The political calculation for Republican senators breaking with the administration on Ukraine is nuanced. In general election environments with Republican senators defending in blue or purple states (Michigan, New Hampshire, Colorado), demonstrating foreign policy independence is a net asset among the college-educated suburban voters who have moved toward Democrats since 2016. In more reliably Republican states, the calculation reverses: Ukraine support can become a primary vulnerability if a Trump-aligned challenger emerges.
Key Committee Issues and Senate Race Implications
| Issue | Committee Position | WH Position | Electoral Relevance |
|---|---|---|---|
| Ukraine security aid | Bipartisan support for continued funding | Conditional, cease-fire focused | PA, MI, IL swing states |
| NATO Article 5 commitment | Reaffirmation resolutions passed | Ambiguous — conditional on spending | NH, CO, WI — moderate R senators |
| Taiwan arms sales | Support for Taiwan Security Act | Mixed signals on China/Taiwan | CA, WA tech/defense communities |
| Saudi arms sales | Human rights conditions pushed | Unconditional engagement | Low direct electoral salience |
The Polling Context: Do Voters Care?
Foreign policy rarely drives midterm elections in modern American history.

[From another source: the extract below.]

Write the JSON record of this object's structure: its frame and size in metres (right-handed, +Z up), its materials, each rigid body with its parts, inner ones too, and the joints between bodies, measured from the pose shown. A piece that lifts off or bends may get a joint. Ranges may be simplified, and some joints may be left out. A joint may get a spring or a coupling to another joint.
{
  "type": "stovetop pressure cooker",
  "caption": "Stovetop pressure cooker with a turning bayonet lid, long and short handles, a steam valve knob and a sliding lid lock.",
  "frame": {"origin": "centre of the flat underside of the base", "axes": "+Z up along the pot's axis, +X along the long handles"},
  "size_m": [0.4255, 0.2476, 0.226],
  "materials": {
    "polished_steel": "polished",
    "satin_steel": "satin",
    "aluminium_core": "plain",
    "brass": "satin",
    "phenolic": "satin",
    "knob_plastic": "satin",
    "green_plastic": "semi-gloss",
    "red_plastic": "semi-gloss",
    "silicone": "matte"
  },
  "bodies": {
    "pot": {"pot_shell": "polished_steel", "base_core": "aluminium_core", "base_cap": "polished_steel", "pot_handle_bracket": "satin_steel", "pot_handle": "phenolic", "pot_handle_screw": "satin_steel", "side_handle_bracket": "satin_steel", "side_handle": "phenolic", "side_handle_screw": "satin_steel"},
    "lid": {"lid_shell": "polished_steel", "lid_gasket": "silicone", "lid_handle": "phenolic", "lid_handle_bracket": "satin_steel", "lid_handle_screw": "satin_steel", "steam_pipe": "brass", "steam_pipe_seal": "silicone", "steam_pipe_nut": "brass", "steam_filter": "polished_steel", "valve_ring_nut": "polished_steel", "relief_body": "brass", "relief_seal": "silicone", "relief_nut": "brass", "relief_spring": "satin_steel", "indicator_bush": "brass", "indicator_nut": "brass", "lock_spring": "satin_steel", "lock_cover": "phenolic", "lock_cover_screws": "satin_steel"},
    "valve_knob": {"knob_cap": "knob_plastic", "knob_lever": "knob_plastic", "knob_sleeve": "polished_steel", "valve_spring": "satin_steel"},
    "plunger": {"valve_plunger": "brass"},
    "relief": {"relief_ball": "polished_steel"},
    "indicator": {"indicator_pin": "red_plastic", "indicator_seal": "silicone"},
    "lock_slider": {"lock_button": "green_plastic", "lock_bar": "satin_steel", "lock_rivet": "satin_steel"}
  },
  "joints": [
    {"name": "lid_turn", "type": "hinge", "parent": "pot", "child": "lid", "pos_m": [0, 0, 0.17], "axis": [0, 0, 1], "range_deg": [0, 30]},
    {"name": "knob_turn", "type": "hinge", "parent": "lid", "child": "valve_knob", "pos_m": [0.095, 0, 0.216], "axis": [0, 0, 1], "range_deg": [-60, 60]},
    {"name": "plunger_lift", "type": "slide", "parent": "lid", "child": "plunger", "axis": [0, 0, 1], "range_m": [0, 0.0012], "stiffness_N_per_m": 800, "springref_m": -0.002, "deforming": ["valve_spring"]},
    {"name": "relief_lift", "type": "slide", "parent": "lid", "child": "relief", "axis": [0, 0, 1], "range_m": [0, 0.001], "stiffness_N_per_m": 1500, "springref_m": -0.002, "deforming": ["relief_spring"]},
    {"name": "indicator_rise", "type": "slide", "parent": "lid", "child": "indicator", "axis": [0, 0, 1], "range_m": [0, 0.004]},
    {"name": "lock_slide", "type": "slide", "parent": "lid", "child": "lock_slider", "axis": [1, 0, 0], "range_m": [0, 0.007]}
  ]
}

The 2006 midterm, driven largely by Iraq War opposition, is the significant exception. In 2026, Ukraine and NATO do not appear to be top-tier voting issues for most Americans — cost of living, healthcare, and the generic direction-of-country question dominate. However, in specific demographic and geographic pockets, foreign policy attitudes correlate with voting behavior in ways that matter on the margins in close Senate races.
College-educated voters — who have shifted sharply toward Democrats since 2016 — are significantly more likely than non-college voters to cite international reliability and alliance management as factors in their vote. A 2026 Pew Research survey found that 71% of college-educated voters rated "maintaining strong alliances" as "very important," versus 44% of non-college voters. In the contested Senate states of Michigan, Pennsylvania, New Hampshire, and Wisconsin, these college-educated voters are the decisive margin in statewide races. For Democratic incumbents in those states, the contrast between Senate institutional defense of alliances and White House transactionalism on NATO is a subtle but real campaign asset embedded in the broader anti-Trump narrative.
Senate Institutional Power and the Treaty Ratification Question
Beyond the specific Ukraine and NATO debates, the Foreign Relations Committee's 2026 role reflects a broader constitutional tension about Senate advice-and-consent authority over foreign policy. The Trump administration has pursued several foreign policy commitments and diplomatic understandings without seeking Senate ratification, relying on executive agreement authorities that bypass the two-thirds treaty vote requirement. A bipartisan group of senators on the committee has pushed back, introducing legislation to require Senate input on major international security arrangements. The outcome of those institutional disputes matters for the long-run balance of executive-legislative power on foreign policy questions that extends well beyond any single president or Senate cycle.
For the 2026 elections, this institutional dimension is largely invisible to most voters but is acutely relevant to the national security and foreign policy community — a constituency that has measurably shifted toward Democrats since 2016. Former national security officials, senior military retirees, and diplomatic veterans have endorsed Democratic candidates in competitive Senate races at historically high rates, providing both credibility signals and donor networks in defense-community states. The Foreign Relations Committee's positioning as the institutional counterweight to White House unilateralism in foreign policy is a central part of that community's rationale for supporting Democratic and independent-minded Republican senators in 2026.
Foreign policy will not drive the 2026 vote for most Americans — but in the competitive Senate states of Pennsylvania, Michigan, Wisconsin, and New Hampshire, the foreign policy contrast between Senate institutionalism and White House transactionalism reinforces the broader anti-Trump narrative that is the central Democratic argument. Republican senators who have used Foreign Relations Committee votes to demonstrate independence from the administration on Ukraine and NATO are using those positions as general election shields in competitive states. The committee's institutional assertiveness also provides a governing contrast: a functional Senate checking executive overreach, versus a House in recurring fiscal dysfunction.